PWC118 - Binary Palindrome

TL;DR

Here we are with TASK #1 from the Perl Weekly Challenge #118. Enjoy!

The challenge

You are given a positive integer $N.

Write a script to find out if the binary representation of the given integer is Palindrome. Print 1 if it is otherwise 0.

Example

Input: $N = 5
Output: 1 as binary representation of 5 is 101 which is Palindrome.

Input: $N = 4
Output: 0 as binary representation of 4 is 100 which is NOT Palindrome.

The questions

One question is about the exact representation of the integer as a decimal number. OK, usually any leading 0 is ignored, but in base-2 this means ruling out all even numbers in a single stroke! Whatever, the example seems explicit to this regard.

The solution

Raku first, in the spirit of taking the challenge in the new language and try to learn something:

#!/usr/bin/env raku
use v6;
sub binary-palindrome (Int:D $N where * > 0 --> Bool) {
   return False if $N %% 2;
   my ($M, $n) = (0, $N);
   ($M, $n) = (($M +< 1) +| ($n +& 1), $n +> 1) while $n > 0;
   return so $M == $N;
}
sub MAIN (*@args is copy) {
   @args = 1 .. 31;
   put $_, ' -> ', binary-palindrome($_) ?? 1 !! 0 for @args;
}

The approach chosen is to stick to bitwise operations instead of turning the integers into a string representation and then check for palindromeness.

So what we’re doing here is to reverse the input number $N and check whether the result (which is $M, by the way) is the same as $N.

One tricky part here was using the correct operators. Coming from Perl, binary operations are | and & and the bitshifts are << and >>.

The story in Raku is different though, so we have respectively +|, +&, +<, and +>. The error messages were great to this regard.

Porting the solution to Perl is easy:

#!/usr/bin/env perl
use 5.024;
use warnings;
use experimental qw< postderef signatures >;
no warnings qw< experimental::postderef experimental::signatures >;

sub binary_palindrome ($N) {
   die "invalid $N (positive integers are OK)\n"
      if $N !~ m{\A [1-9]\d* \z}mxs;
   return unless $N % 2;
   my ($M, $n) = (0, $N);
   ($M, $n) = (($M << 1) | ($n & 1), $n >> 1) while $n > 0;
   return $M == $N;
}

my @args = @ARGV ? @ARGV : 1 .. 31;
say $_, ' -> ', binary_palindrome($_) ? 1 : 0 for @args;

Well, that’s on the brink of plagiarism!

I decided to put a validation for the input (which I usually avoid) just to make the two solutions more aligned (Raku signatures allow setting validations so it’s almost a sin to not put them).

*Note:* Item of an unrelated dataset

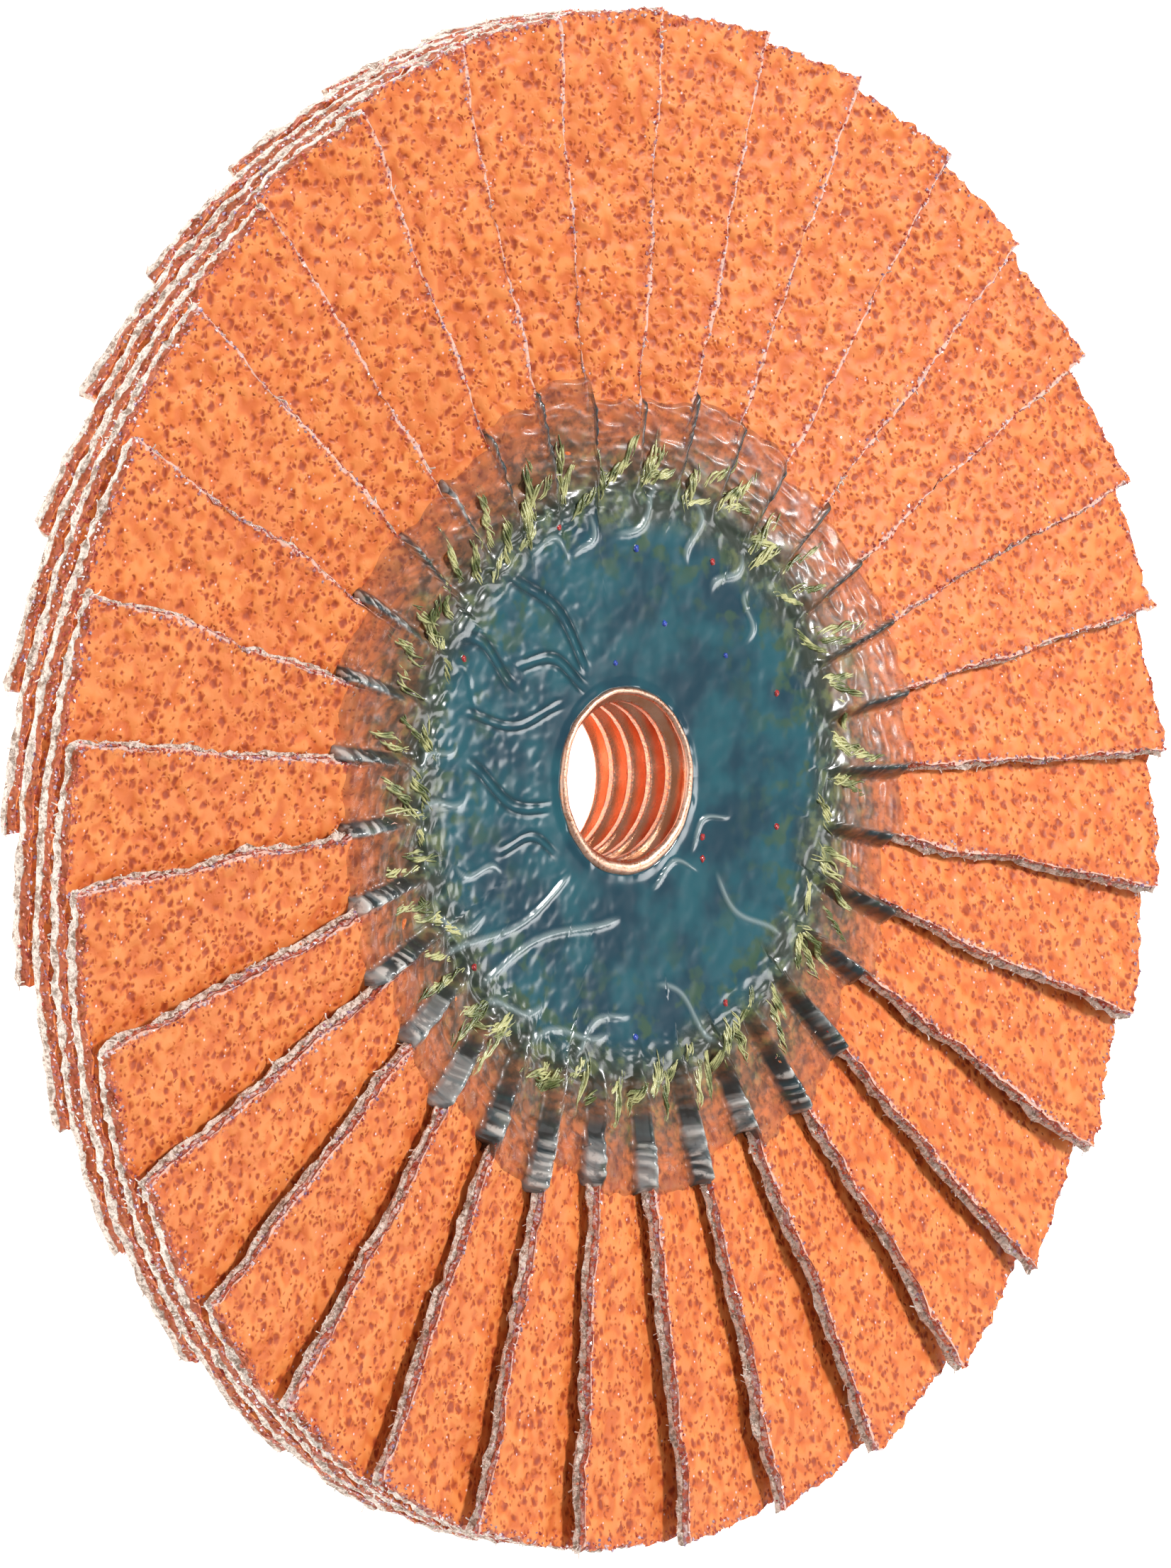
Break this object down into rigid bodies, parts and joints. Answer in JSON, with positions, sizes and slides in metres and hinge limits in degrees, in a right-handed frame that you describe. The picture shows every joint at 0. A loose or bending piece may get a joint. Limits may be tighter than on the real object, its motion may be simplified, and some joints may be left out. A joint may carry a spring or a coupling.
{
  "type": "flap disc",
  "caption": "Round grinding disc of overlapping orange abrasive cloth flaps bonded to a glass-fibre plate, with a resin-filled centre and a threaded metal bush.",
  "frame": {"origin": "centre of the bush flange's back face, which is the bottom of the box", "axes": "+Z along the spindle axis towards the working face; +X through the first flap's cut edge"},
  "size_m": [0.115, 0.115, 0.0132],
  "materials": {
    "abrasive_cloth": "grain-coated cloth",
    "coppered_steel": "copper-plated, turned",
    "glass_fibre_plate": "woven glass fibre in resin",
    "bonding_adhesive": "cured adhesive",
    "teal_resin": "glossy, wrinkled skin"
  },
  "bodies": {
    "root": {"flap_01": "abrasive_cloth", "flap_02": "abrasive_cloth", "flap_03": "abrasive_cloth", "flap_04": "abrasive_cloth", "flap_05": "abrasive_cloth", "flap_06": "abrasive_cloth", "flap_07": "abrasive_cloth", "flap_08": "abrasive_cloth", "flap_09": "abrasive_cloth", "flap_10": "abrasive_cloth", "flap_11": "abrasive_cloth", "flap_12": "abrasive_cloth", "flap_13": "abrasive_cloth", "flap_14": "abrasive_cloth", "flap_15": "abrasive_cloth", "flap_16": "abrasive_cloth", "flap_17": "abrasive_cloth", "flap_18": "abrasive_cloth", "flap_19": "abrasive_cloth", "flap_20": "abrasive_cloth", "flap_21": "abrasive_cloth", "flap_22": "abrasive_cloth", "flap_23": "abrasive_cloth", "flap_24": "abrasive_cloth", "flap_25": "abrasive_cloth", "flap_26": "abrasive_cloth", "flap_27": "abrasive_cloth", "flap_28": "abrasive_cloth", "flap_29": "abrasive_cloth", "flap_30": "abrasive_cloth", "flap_31": "abrasive_cloth", "flap_32": "abrasive_cloth", "flap_33": "abrasive_cloth", "threaded_bush": "coppered_steel", "backing_plate": "glass_fibre_plate", "bond_bed": "bonding_adhesive", "resin_face": "teal_resin"}
  },
  "joints": []
}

Then, of course, there’s no is-divisible-by operator %% in Perl, so we have to resort to inverting the result of the rest-by operator %:

# Raku: is $N divisible by 2?
return False if $N %% 2;

# Perl: does integer division of $N by 2 have no rest?
return unless $N % 2;

No big deal, but it’s good to be able and be precise in Raku.

Well.. enough for today, have fun and stay safe!